Dubai: Edgardo Bauza’s appointment as UAE coach is a massive gamble considering he doesn’t speak English and his only experience in the region is four months spent managing Saudi Arabia’s Al Nassr back in 2009.

The choice was to go for a big name with international experience or go for a local or at least locally-based coach, who had more familiarity with the players and the region.

In Bauza they arguably have neither of these two things. He was only in charge of Argentina — his first job in international management — for eight games before being sacked, and before that, he was renowned exclusively for his club coaching credentials in South America where he twice won the Copa Libertadores.

But for a brief spell in charge of the world’s greatest player, having been the man to have tempted Lionel Messi out of international retirement, he’s hardly the name to provide wow factor and a much-needed boost ahead of the UAE’s must-win remaining three World Cup qualifiers.

But what he is, is a man spurned from his recent experiences with Argentina and desperate to restore his image on the international stage.

That one factor makes Bauza a potentially deadly acquisition for the UAE. Bauza, like the UAE players, has shown great promise but not quite made it on the highest level, yet. The two parties are very similar to one another in that way, and therefore they both need each other, and will both equally need for this tenure to work.

For that reason we can forget any doubts surrounding his appointment and trust in the fact that Bauza is indeed a quality coach, who is eager to reaffirm his status. After all, you don’t win two Copa Libertadores titles with the likes of Ecuador’s LDU Quito and Argentina’s San Lorenzo, then get entrusted with the Argentina job, for knowing nothing.

Everyone must now rally around the coach to help ease his transition and make up for his lack of local knowledge, to ensure success, trusting in the honesty of the fact that he needs, and is eager, to prove himself.

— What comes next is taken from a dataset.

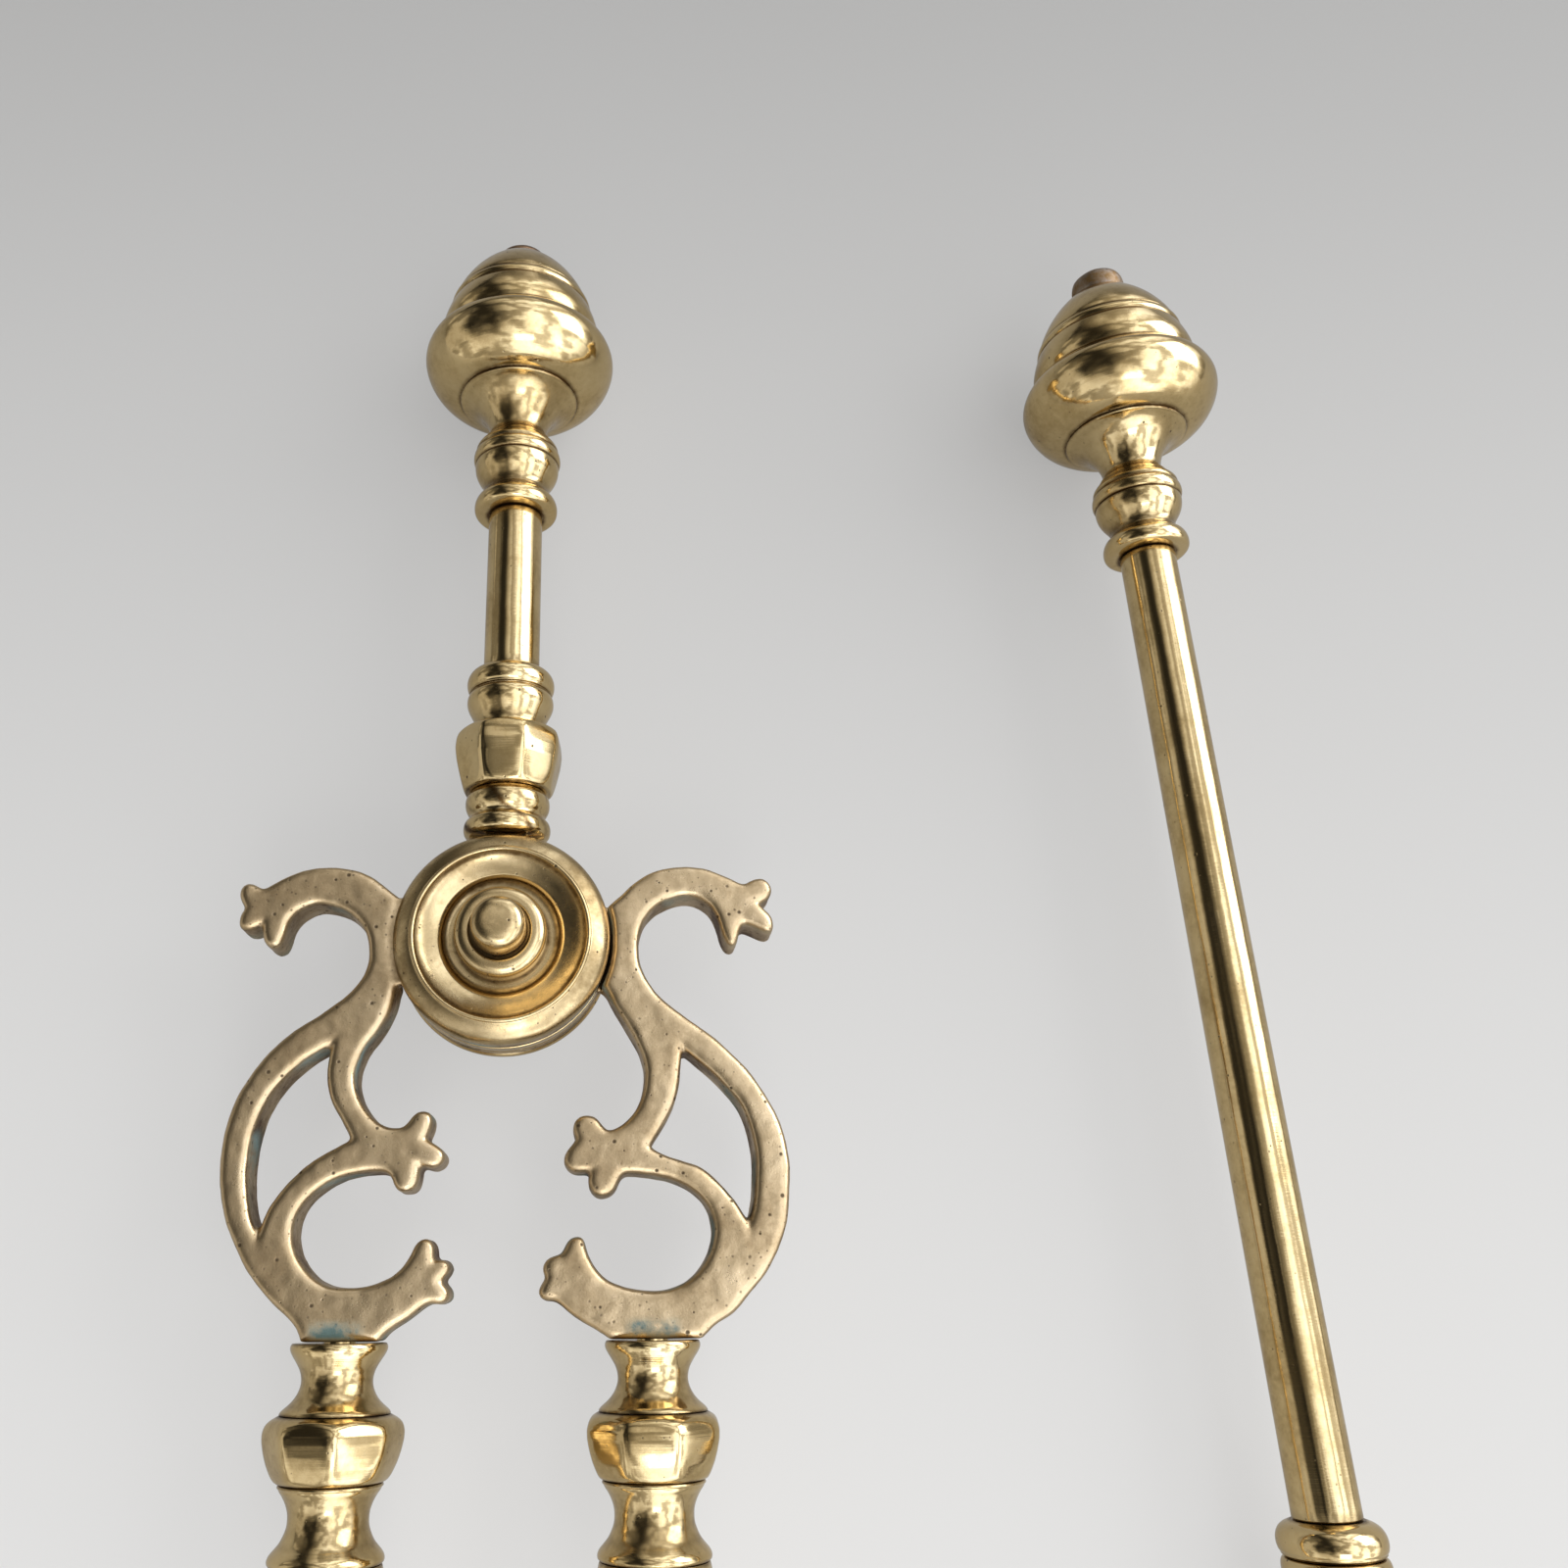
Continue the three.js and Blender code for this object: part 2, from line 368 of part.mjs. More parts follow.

That can be a much more powerful tool than any supposed big name, and while he may be largely unfamiliar with the region, fresh eyes and a new approach, built from the reaction to failure, could be exactly what the UAE needs.

A lot of attention will be placed on the next three remaining 2018 World Cup qualifiers, but in truth Bauza will need a miracle to still qualify, as the UAE are dependent on the results of other nations.

Therefore he shouldn’t be judged on those results alone and must instead be given time to build for the long-term.

Bauza alluded to that bigger picture in Thursday’s press conference, and the only hope is that he is given the time to put a structure in place that he wasn’t granted with Argentina. Unlike Argentina, the UAE can now afford to give him that luxury to prove what both are truly capable of.